What Is Sharding?

Sharding is a technique to partition databases that can be used to scale blockchains. It allows blockchains to process more transactions per second, also known as higher throughput. Sharding splits the blockchain network into smaller partitions. These so-called shards only process a part of the data of the entire blockchain, which makes them independent from other shards and relieves them of unnecessary computing.

Thanks to sharding, a network can compute more transactions and thus scale faster to transaction speeds known from centralized ledgers. On the other hand, critics point out that shards are liable to attacks and reduce network security.

How Does Sharding Work?

Blockchain networks are made up of nodes that validate the transactions in a network. Nodes are independent of one another and store the historical data of a blockchain. All full nodes store the entire history of a blockchain, which increases a blockchain's security and decentralization but slows down its transaction speed.
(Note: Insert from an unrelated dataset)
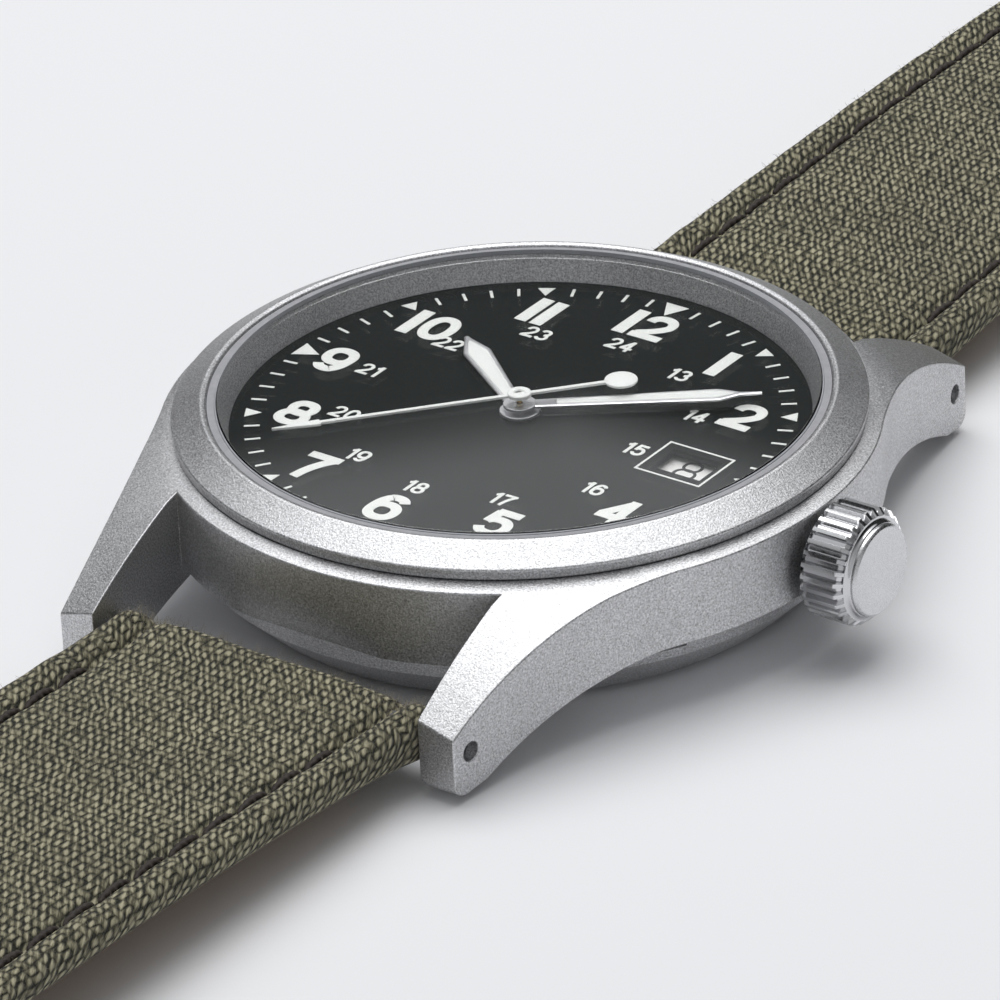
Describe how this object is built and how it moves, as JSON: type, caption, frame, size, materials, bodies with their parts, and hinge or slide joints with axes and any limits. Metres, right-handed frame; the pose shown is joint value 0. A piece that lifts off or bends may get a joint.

Sharding partitions the workload of nodes across different shards. In essence, not every node has to validate each transaction, which unnecessarily strains nodes and slows down the network. Instead, the work is compartmentalized across different shards. The blockchain databases are partitioned horizontally, meaning the different shards are split according to their characteristics. For instance, shards can be responsible for storing transactions of a specific type, while other shards can be divided based on the type of crypto asset they store.

The result is that not each node confirms each transaction. This drastically reduces a blockchain's workload and increases its speed.

How Secure Is Sharding?

Sharding has been criticized for potentially decreasing a blockchain's decentralization and security. Shards could be corrupted, with one shard taking over another shard, which could lead to a loss of information or data.